The story is again set in the seedy underworld of prostitution and pornography and takes place in Holland and the UK.

George has returned home and is working to make ends meet as she researches for her PHD. Meanwhile Chief Inspector Paul van den Bergen is still working in the serious crime department in Amsterdam.

As George interviews a convicted violent sex offender in prison in the UK the dismembered bodies of sex workers start to be discovered in Amsterdam. Van der Bergen has not forgotten George since she left, in fact far from it, and the discoveries are an ideal opportunity to become involved with her again.

Van der Bergen is suffering his own demons and his ill health is not helped by his hypochondria. He needs to have George in his life not just to help him with the crimes that are taking place but also to get his life together.

George’s personal life is also a mess; her PhD mentor is over bearing in her control, her family is a dysfunctional group who skate along the edges of legality, and she is in a failing relationship with her boyfriend who still lives in Holland.

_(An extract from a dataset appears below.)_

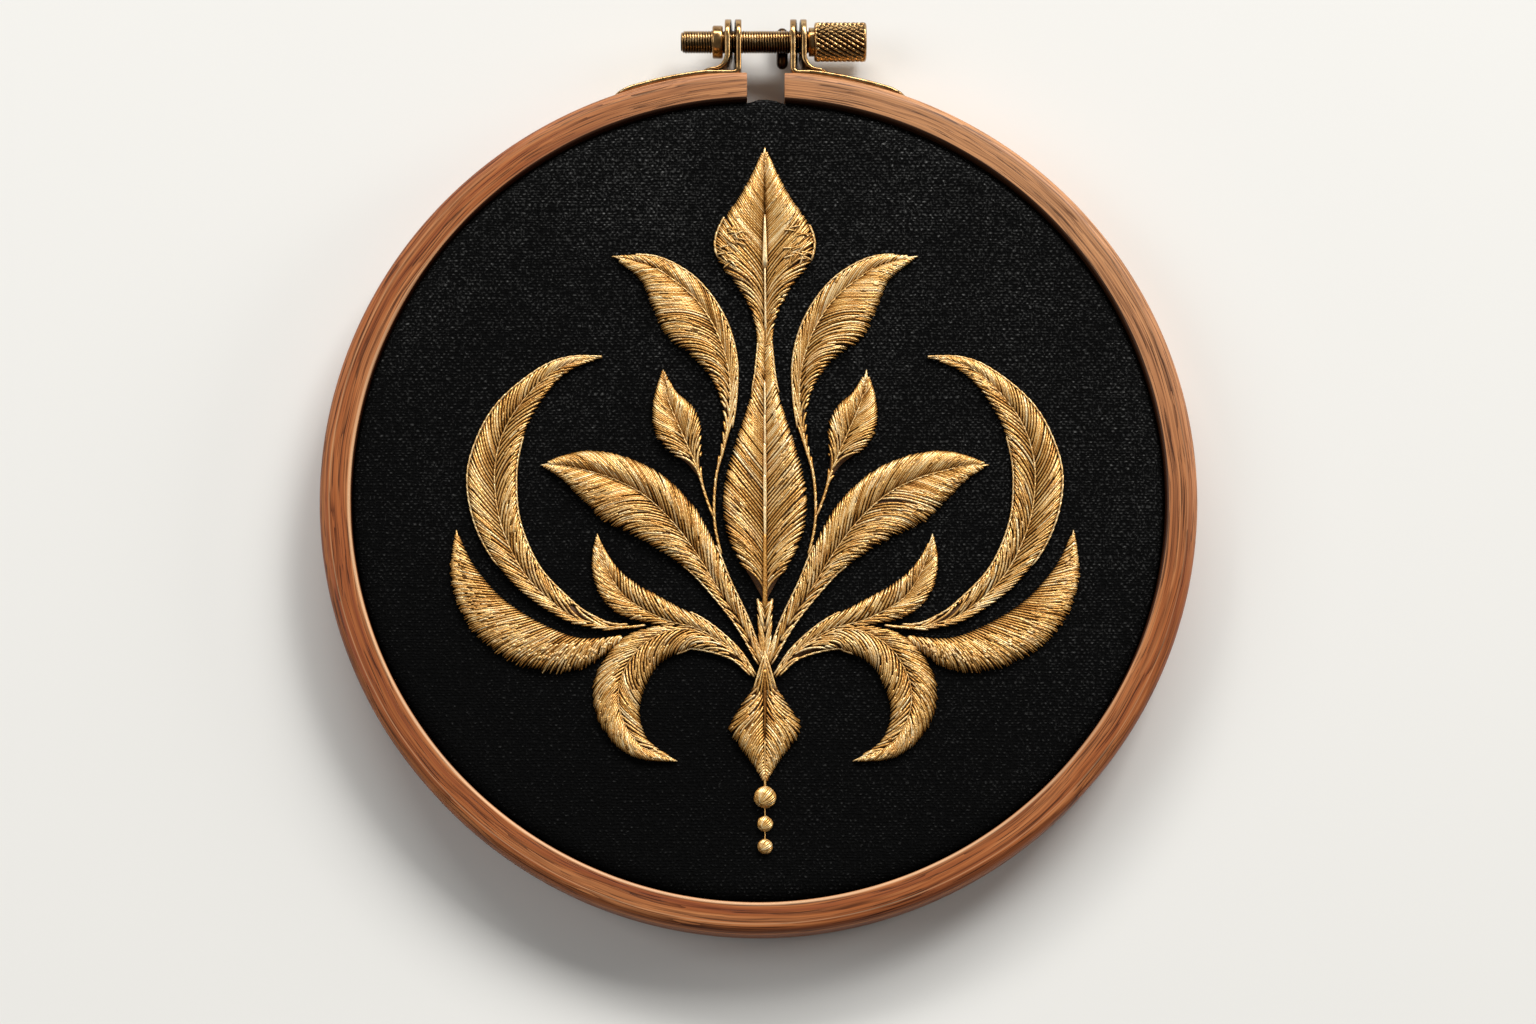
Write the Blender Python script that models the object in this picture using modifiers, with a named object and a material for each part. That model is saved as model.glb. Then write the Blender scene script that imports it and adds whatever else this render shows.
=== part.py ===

As the bodies pile up and George begins to work with Van der Bergen they find themselves conflicted with van der Bergen’s superior officer and a detective on his team. Who is making the right decisions George and Paul, or his boss and the detective?

The book rattles along a fast pace and every time I thought I had a handle on who was the culprit, and why they were doing it, I realised I hadn’t.

The Girl Who Wouldn’t Die was the Winner of a coveted Dead Good Reader Award (2015) – The Patricia Highsmith Award for Most Exotic Location.

It has to be the first of many that will be won for what I hope is a long series.

The locations are well described but in more than a panoramic way. Riches manages to capture the atmosphere of the scene. From an empty strip club to a rural train track, from a pot café to a morgue each scene is perfectly realistic and perfect for the story.

I cannot wait for the next installment.